§ From Turell Tufts
28 April 1805, “Pbo.” “I have regularly transmitted to you the proclamations that have been issued by the Govr of this Colony respecting Trade. I now transmit a Barbados Newspaper containing the proclamations of the Govr of that Island,1 with Some remarks in the margin: and have to add that the last proclm of this Govr. not yet published—tho’ proclaimed 3 days past, regulates the trade in the same manner as is done by the Bds Proclamation, only extending the enumeration to Naval Stores. Notwithstanding this narrow limitation, and its consequence—the non Arrival of any Americans for two months past, such were the Stores on hand—no want is Yet really felt—excepting in the articles of Flour & Fish. As soon as these wants press hard—there will be a representation made to the Govr. on the subject, by the Court—which no doubt will Cause a new proclamation. Should no Amer. arrive pretty soon—the exigency will occur that will justify the Measure.

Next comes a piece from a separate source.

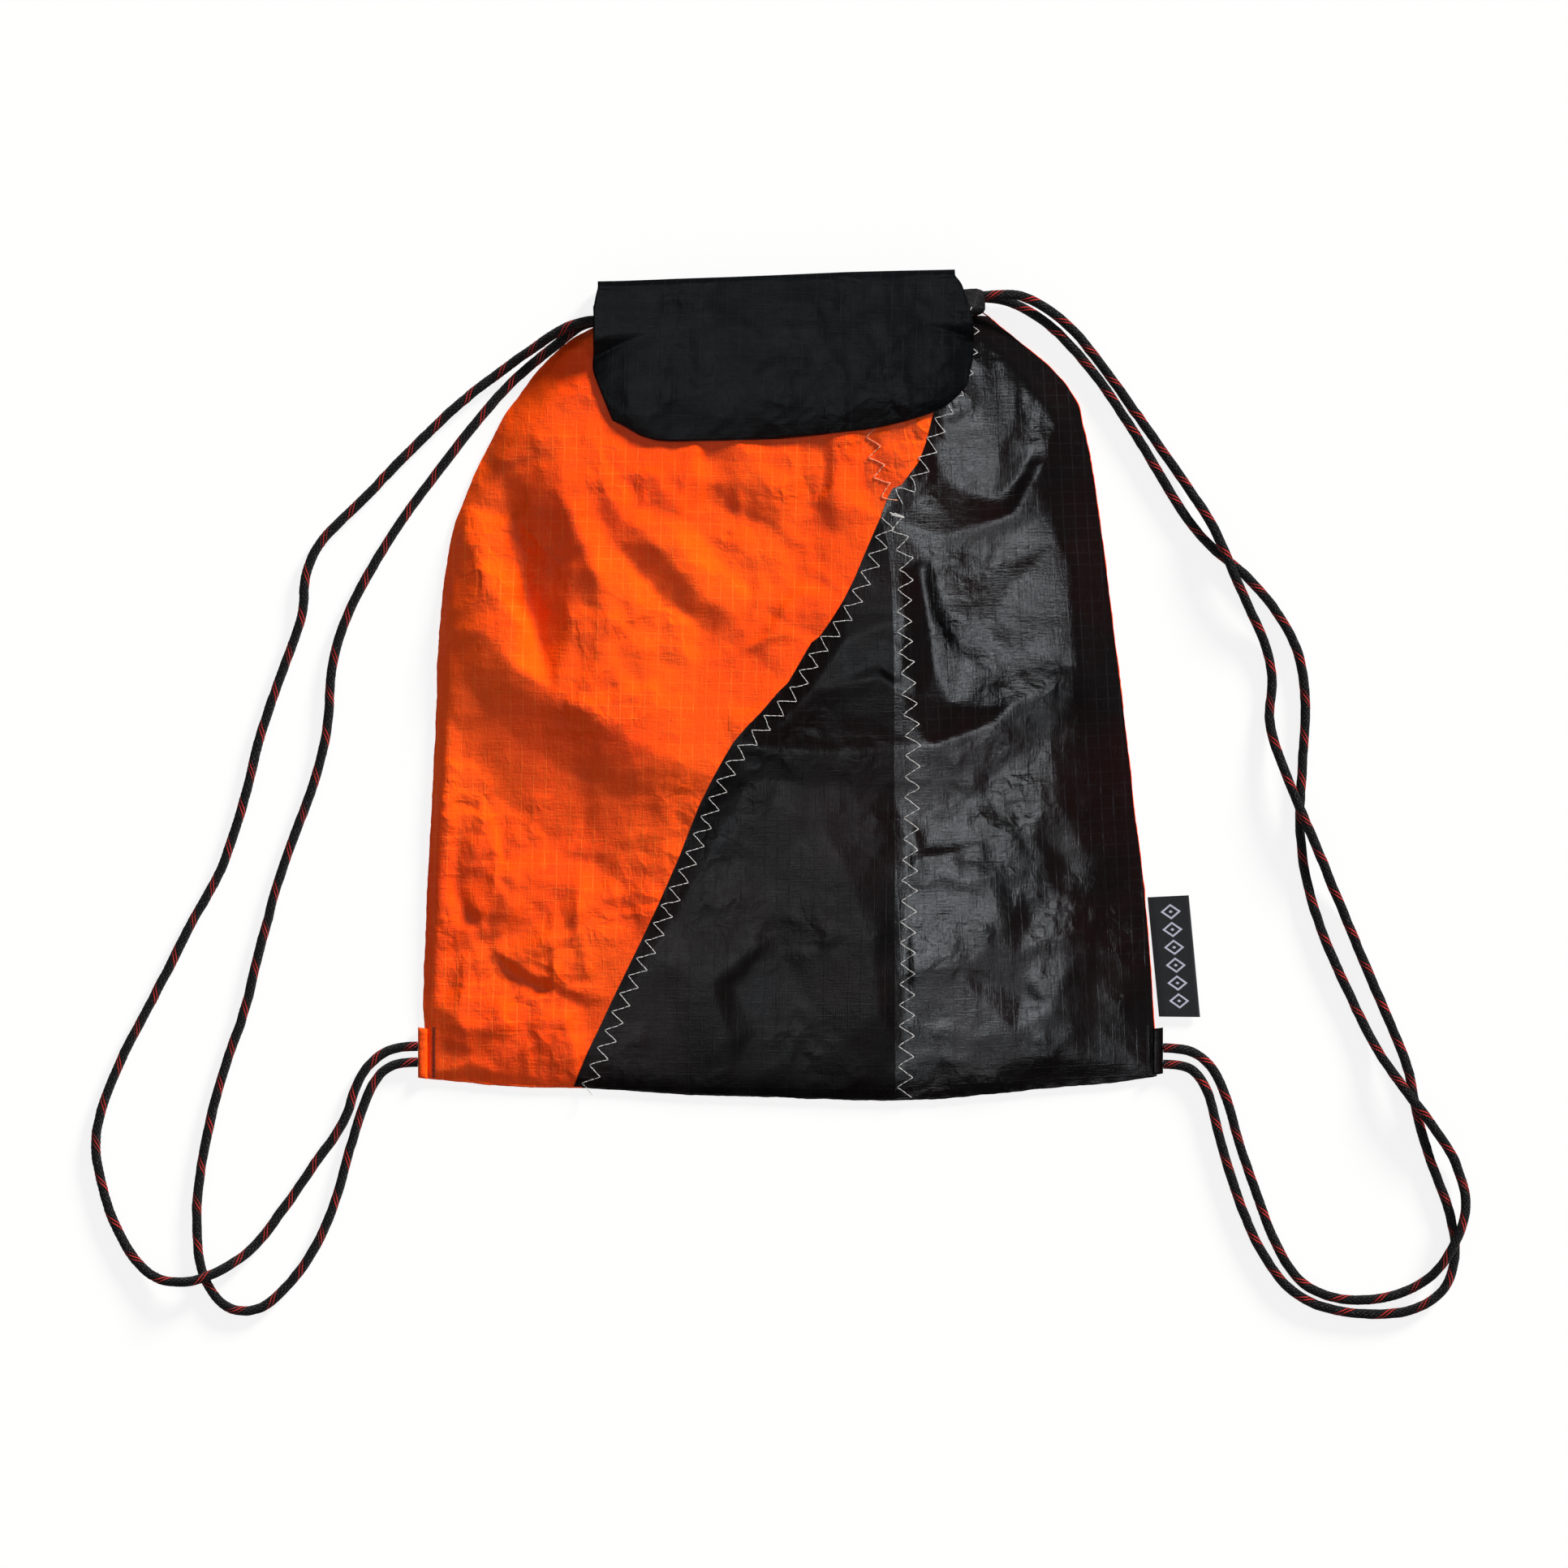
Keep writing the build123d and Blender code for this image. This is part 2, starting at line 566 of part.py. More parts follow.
left_corner_tab.part.label = "left_corner_tab"
export_step(left_corner_tab.part, "parts/left_corner_tab.step")
right_corner_tab.part.label = "right_corner_tab"
export_step(right_corner_tab.part, "parts/right_corner_tab.step")
left_corner_bartack.part.label = "left_corner_bartack"
export_step(left_corner_bartack.part, "parts/left_corner_bartack.step")
right_corner_bartack.part.label = "right_corner_bartack"
export_step(right_corner_bartack.part, "parts/right_corner_bartack.step")
front_casing.part.label = "front_casing"
export_step(front_casing.part, "parts/front_casing.step")
back_casing.part.label = "back_casing"
export_step(back_casing.part, "parts/back_casing.step")
front_casing_stitching.part.label = "front_casing_stitching"
export_step(front_casing_stitching.part, "parts/front_casing_stitching.step")
back_casing_stitching.part.label = "back_casing_stitching"
export_step(back_casing_stitching.part, "parts/back_casing_stitching.step")
flap_root_band.part.label = "flap_root_band"
export_step(flap_root_band.part, "parts/flap_root_band.step")
flap_riser.part.label = "flap_riser"
export_step(flap_riser.part, "parts/flap_riser.step")
flap_outer.part.label = "flap_outer"
export_step(flap_outer.part, "parts/flap_outer.step")
flap_lining.part.label = "flap_lining"
export_step(flap_lining.part, "parts/flap_lining.step")
flap_edge_stitching.part.label = "flap_edge_stitching"
export_step(flap_edge_stitching.part, "parts/flap_edge_stitching.step")
side_label.part.label = "side_label"
export_step(side_label.part, "parts/side_label.step")
diagonal_seam_thread.part.label = "diagonal_seam_thread"
export_step(diagonal_seam_thread.part, "parts/diagonal_seam_thread.step")
upright_seam_thread.part.label = "upright_seam_thread"
export_step(upright_seam_thread.part, "parts/upright_seam_thread.step")
left_cord.part.label = "left_cord"
export_step(left_cord.part, "parts/left_cord.step")
right_cord.part.label = "right_cord"
export_step(right_cord.part, "parts/right_cord.step")
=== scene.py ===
"""Final look of the flap-top drawstring backpack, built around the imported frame.

Lengths in the tables are millimetres in the frame; everything made from them is in metres.
"""

import math

import bmesh
import bpy
import numpy as np
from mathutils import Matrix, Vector
from mathutils.geometry import delaunay_2d_cdt


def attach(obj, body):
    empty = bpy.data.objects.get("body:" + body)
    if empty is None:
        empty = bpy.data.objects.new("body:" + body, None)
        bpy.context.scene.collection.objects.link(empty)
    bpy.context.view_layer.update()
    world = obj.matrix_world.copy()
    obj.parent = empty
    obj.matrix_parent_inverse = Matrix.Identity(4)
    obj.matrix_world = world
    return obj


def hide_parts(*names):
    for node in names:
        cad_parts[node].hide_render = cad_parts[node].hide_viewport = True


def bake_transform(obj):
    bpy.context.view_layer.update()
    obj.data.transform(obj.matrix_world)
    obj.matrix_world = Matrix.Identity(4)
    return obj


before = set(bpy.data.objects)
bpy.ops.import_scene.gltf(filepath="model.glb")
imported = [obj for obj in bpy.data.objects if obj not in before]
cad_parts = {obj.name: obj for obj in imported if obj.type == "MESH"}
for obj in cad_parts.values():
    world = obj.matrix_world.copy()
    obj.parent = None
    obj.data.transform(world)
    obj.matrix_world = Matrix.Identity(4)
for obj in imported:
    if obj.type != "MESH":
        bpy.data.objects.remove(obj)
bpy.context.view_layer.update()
scene = bpy.context.scene
MM = 0.001

# ------------------------------------------------------------------ camera
camera_data = bpy.data.cameras.new("camera")
camera_data.sensor_width = 36.0
camera_data.lens = 139.75
camera_data.clip_end = 50
camera = bpy.data.objects.new("camera", camera_data)
camera.location = (-0.004, -0.0484, 3.0)
scene.collection.objects.link(camera)
scene.camera = camera

# ------------------------------------------------------------------ tables (mm)
left_cord_route = [
    (-184.4, -177.6, 2.4), (-195.6, -177.6, 2.4), (-207.5, -184.8, 2.4), (-215.5, -197.5, 2.4),
    (-219.2, -213.2, 2.4), (-235.2, -235.6, 2.4), (-252, -260, 2.4), (-266.4, -278.8, 3),
    (-283.2, -289.2, 7.9), (-300, -294.4, 7.9), (-316.8, -291.2, 3), (-331.2, -272.4, 2.4),
    (-341.6, -242.8, 2.4), (-344, -217.2, 2.4), (-330, -182, 2.4), (-311.2, -147.6, 2.4),
    (-294, -113.2, 2.4), (-281.2, -92, 2.4), (-270, -58, 2.4), (-261.6, -22, 2.4),
    (-250.4, 8.8, 2.4), (-240.4, 35.2, 2.4), (-240.4, 53.2, 2.4), (-233.2, 71.2, 2.4),
    (-214.4, 88.4, 2.4), (-190.4, 113.6, 2.4), (-166.4, 137.2, 2.4), (-145.6, 153.2, 3),
    (-130.4, 163.6, 6.8), (-115.2, 174, 12.4), (-102.3, 178.84, 16.6), (-88.31, 179.3, 16.6),
    (77.8, 184.84, 16.6), (90.79, 185.27, 16.6), (90.79, 185.27, 3.6), (77.8, 184.84, 3.6),
    (-88.31, 179.3, 3.6), (-102.3, 178.84, 3.6), (-115.2, 168.4, 2.7), (-130.4, 156.8, 2.4),
    (-146, 141.6, 2.4), (-164, 119.2, 2.4), (-187.2, 88.8, 2.4), (-204.8, 62.4, 2.4),
    (-220.8, 32.8, 2.4), (-227.6, 6, 2.4), (-228.4, -20.8, 2.4), (-235.2, -48, 2.4),
    (-247.6, -79.6, 2.4), (-254.8, -102, 2.4), (-263.6, -134.8, 2.4), (-269.2, -160, 2.4),
    (-281.2, -192, 2.4), (-288, -220, 2.4), (-292.4, -244, 2.4), (-293.6, -270, 2.4),
    (-290.4, -292.4, 2.4), (-278.8, -307.6, 2.4), (-263.2, -308.4, 2.4), (-249.6, -297.2, 2.4),
    (-235.2, -278.8, 2.4), (-224.4, -253.2, 2.4), (-216.8, -224, 2.4), (-209.6, -202, 2.4),
    (-203.6, -191.2, 2.4), (-194.6, -185.4, 2.4), (-184.4, -185.4, 2.4),
]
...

The price of new Flour—if to be had at all—is 40 paper Dolls p barrell.”
Adds in a postscript: “Only one Amer. in Port.”
RC (DNA: RG 59, CD, Paramaribo, vol. 1). 2 pp.; docketed by Wagner.

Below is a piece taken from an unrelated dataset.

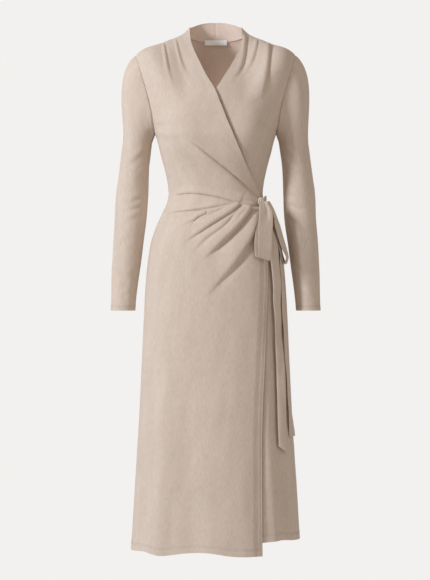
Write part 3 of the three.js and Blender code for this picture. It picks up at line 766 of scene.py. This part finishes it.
def line_at(place, outwards, edge, distance, skip=(0, 0), closed=False):
    """Line of places at a distance from one edge of a grid, with the outward directions there."""
    grid, ways = place, normals_of(place, outwards, closed)
    away = edge_distances(place)[edge]
    if edge in ("top", "bottom"):
        away, grid, ways = away.T, grid.transpose(1, 0, 2), ways.transpose(1, 0, 2)
    line, up = [], []
    for row in range(skip[0], len(grid) - skip[1]):
        order = np.argsort(away[row])
        line.append(between(distance, away[row][order], grid[row][order]))
        up.append(between(distance, away[row][order], ways[row][order]))
    line, up = np.array(line), np.array(up)
    if closed:
        line, up = np.vstack([line, line[:1]]), np.vstack([up, up[:1]])
    return line, up


# Fronts, skirts and back

# Lengths of a bodice piece down to the armpit and from there to the waist
BODICE_UPPER = 235.0
BODICE_LOWER = 195.0


def pit_share(side, bottom, across):
    return float((top_z(side, across) - ARMPIT_Z) / (top_z(side, across) - bottom(across)))


def bodice_rows(side, bottom, step, pits):
    """Shares of the way down, with a row at the armpit of each side seam in the piece."""
    at = [pit_share(side, bottom, across) for across in pits]
    upper = shares(BODICE_UPPER, STEP)
    lower = shares(BODICE_LOWER, step)
    rows = np.concatenate([upper[:-4] * at[0], [at[0]], mix(at[0], 1.0, lower[4:])])
    for share in at[1:]:
        rows[np.argmin(np.abs(rows - share))] = share
    return np.array(rows)


def left_side(z):
    return -side_at(z)


# Broad rises of the cloth: to both sides of the chest's middle, and where the skirt is gathered
BUST = {"height": 11.0, "x": 84.0, "z": -222.0, "wide": 38.0, "tall": 62.0}
GATHERS = {"height": 3.2, "x": 30.0, "z": -412.0, "wide": 75.0, "tall": 62.0}


def swell(shape, x, z):
    across, up = (x - shape["x"]) / shape["wide"], (z - shape["z"]) / shape["tall"]
    return shape["height"] * bell(np.hypot(across, up))


def falls_of(piece):
    """Hanging folds of a skirt piece, which end at its side seams."""
    gap = half_at(-piece["z"]) - np.abs(piece["x"])
    return fall_height(piece["side"], piece["turn"], piece["z"]) * ease(gap / 12)


def overlap_lift(piece):
    """Lift of the overlap over the underlap, with its gathers and folds."""
    x, z = piece["x"], piece["z"]
    layer = ease((x - piece["from"]) / 12) * ease((-60 - z) / 50)
    folds = swell(GATHERS, x, z) + sum_of(FOLDS, piece)
    folds = np.maximum(folds, -FOLD_FLOOR + 0.25 * np.minimum(folds + FOLD_FLOOR, 0))
    inner = mix(1.15, 1.0, ease((piece["to"] - x) / 16))
    falls = fall_height(-1, piece["turn"], z) * ease((x - piece["from"]) / 25)
    return layer * (OVERLAP_LIFT * inner + folds) + falls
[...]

1. The enclosure has not been found, but the 2 Apr. 1805 proclamation of Barbados governor Francis Humberston Mackenzie was printed in the 10 June 1805 National Intelligencer together with Mackenzie’s 23 Oct. 1804 proclamation. The 1804 proclamation allowed the importation of a number of listed articles “in the ships or vessels of powers not in hostilities with his Majesty”; the 1805 proclamation stated that the earlier order had meant to allow the importation of commodities, “horses excepted,” only from the United States and only the actual produce of the United States.